__Collected material__
###
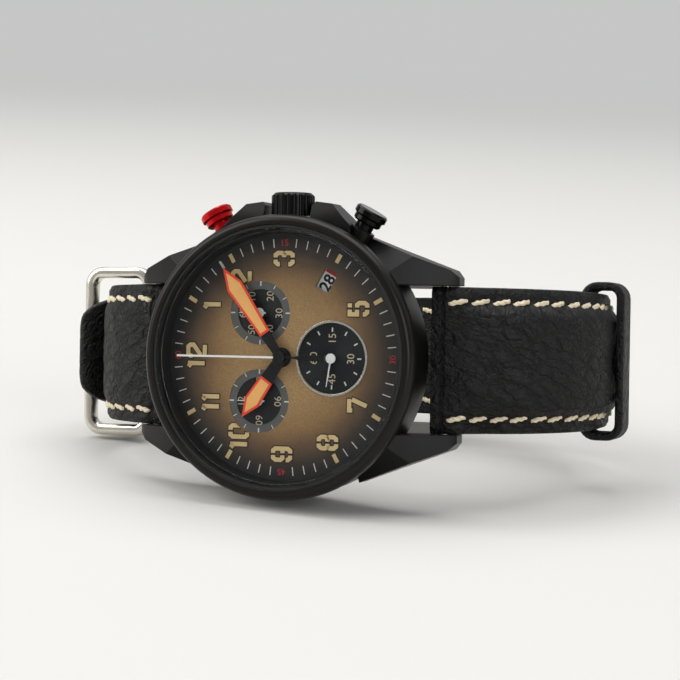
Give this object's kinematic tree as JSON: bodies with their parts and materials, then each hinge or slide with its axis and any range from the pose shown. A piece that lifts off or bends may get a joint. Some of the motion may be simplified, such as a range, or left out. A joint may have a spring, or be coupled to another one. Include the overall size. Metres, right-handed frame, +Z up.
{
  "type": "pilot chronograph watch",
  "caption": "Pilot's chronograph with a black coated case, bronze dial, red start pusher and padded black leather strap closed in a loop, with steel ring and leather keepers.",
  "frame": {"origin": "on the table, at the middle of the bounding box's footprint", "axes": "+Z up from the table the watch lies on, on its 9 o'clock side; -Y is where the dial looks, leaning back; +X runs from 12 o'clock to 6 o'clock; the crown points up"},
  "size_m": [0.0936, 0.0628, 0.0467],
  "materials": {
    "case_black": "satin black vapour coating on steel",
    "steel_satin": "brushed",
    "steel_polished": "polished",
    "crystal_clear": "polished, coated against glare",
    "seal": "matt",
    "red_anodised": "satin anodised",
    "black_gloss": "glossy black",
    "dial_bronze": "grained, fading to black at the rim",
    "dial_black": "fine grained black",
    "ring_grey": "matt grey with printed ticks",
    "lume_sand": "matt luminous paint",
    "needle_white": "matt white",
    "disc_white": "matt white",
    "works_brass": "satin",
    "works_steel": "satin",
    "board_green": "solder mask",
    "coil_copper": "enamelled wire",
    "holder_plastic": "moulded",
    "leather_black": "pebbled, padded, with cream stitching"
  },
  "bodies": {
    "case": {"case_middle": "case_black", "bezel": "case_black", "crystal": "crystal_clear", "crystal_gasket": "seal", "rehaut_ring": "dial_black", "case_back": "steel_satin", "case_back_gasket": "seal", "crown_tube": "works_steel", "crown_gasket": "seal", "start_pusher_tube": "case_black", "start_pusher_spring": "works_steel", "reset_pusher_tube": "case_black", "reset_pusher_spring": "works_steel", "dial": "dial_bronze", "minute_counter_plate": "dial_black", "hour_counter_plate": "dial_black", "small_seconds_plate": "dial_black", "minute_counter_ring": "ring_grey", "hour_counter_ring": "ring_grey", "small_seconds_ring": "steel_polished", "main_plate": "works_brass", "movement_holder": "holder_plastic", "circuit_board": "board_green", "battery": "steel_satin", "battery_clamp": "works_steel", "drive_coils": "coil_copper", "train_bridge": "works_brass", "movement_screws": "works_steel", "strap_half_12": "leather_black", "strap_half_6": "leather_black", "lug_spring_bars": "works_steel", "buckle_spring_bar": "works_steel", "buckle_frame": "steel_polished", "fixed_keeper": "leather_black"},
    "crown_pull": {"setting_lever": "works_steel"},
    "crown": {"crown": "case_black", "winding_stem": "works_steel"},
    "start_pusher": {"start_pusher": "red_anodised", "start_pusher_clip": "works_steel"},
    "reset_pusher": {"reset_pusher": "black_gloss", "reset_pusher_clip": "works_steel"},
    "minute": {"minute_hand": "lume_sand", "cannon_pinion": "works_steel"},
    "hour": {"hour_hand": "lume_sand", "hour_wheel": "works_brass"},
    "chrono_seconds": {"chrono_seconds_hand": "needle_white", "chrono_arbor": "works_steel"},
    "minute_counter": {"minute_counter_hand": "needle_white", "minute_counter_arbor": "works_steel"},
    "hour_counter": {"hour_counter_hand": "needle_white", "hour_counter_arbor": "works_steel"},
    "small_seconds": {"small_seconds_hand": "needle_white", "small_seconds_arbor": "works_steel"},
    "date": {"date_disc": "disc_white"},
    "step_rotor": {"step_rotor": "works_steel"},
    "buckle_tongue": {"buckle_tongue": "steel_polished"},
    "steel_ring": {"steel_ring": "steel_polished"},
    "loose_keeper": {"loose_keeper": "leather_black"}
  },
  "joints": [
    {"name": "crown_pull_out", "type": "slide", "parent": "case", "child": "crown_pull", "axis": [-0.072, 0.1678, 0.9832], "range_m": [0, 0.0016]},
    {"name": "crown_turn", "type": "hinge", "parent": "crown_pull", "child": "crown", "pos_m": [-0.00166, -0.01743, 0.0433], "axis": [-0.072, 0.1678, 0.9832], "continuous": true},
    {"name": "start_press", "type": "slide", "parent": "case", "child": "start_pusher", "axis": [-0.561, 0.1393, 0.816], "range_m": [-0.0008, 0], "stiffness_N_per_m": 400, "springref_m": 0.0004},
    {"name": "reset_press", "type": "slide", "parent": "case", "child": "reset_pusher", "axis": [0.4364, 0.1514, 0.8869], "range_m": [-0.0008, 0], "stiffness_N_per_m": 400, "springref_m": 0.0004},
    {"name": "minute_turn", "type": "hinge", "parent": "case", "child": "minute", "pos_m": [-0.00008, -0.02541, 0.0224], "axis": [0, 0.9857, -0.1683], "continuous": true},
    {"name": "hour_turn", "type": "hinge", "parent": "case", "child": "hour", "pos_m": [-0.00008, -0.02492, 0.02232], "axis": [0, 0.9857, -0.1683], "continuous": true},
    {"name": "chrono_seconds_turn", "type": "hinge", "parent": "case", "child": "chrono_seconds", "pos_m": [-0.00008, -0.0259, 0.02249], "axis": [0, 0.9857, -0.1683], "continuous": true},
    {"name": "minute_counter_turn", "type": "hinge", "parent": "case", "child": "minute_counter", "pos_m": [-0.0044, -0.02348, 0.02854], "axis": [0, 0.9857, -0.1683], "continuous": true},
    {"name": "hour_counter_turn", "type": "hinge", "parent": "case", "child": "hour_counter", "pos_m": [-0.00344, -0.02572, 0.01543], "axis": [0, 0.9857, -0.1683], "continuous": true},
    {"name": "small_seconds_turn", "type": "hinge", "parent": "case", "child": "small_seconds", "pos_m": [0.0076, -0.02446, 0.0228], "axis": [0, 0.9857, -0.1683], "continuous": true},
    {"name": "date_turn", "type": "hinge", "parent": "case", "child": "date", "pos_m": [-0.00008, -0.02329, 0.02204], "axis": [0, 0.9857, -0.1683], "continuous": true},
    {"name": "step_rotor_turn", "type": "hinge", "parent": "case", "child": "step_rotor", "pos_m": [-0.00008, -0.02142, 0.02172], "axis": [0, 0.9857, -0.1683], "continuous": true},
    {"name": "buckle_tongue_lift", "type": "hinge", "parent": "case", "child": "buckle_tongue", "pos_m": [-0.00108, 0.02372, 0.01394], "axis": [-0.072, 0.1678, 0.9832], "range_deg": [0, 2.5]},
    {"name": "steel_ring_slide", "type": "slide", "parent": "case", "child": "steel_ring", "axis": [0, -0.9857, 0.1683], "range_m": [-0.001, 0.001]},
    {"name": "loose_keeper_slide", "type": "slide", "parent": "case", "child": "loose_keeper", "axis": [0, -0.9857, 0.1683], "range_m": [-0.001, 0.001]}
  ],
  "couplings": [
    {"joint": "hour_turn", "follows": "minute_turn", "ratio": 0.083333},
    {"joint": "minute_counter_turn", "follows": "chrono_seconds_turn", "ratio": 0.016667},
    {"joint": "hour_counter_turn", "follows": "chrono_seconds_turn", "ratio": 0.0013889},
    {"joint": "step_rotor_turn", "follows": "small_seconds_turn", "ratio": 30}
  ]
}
###
__Goal of the exercise__
In the listing, find all lines with the string "materials" and copy them.

__Reply__
Give this object's kinematic tree as JSON: bodies with their parts and materials, then each hinge or slide with its axis and any range from the pose shown. A piece that lifts off or bends may get a joint. Some of the motion may be simplified, such as a range, or left out. A joint may have a spring, or be coupled to another one. Include the overall size. Metres, right-handed frame, +Z up.
  "materials": {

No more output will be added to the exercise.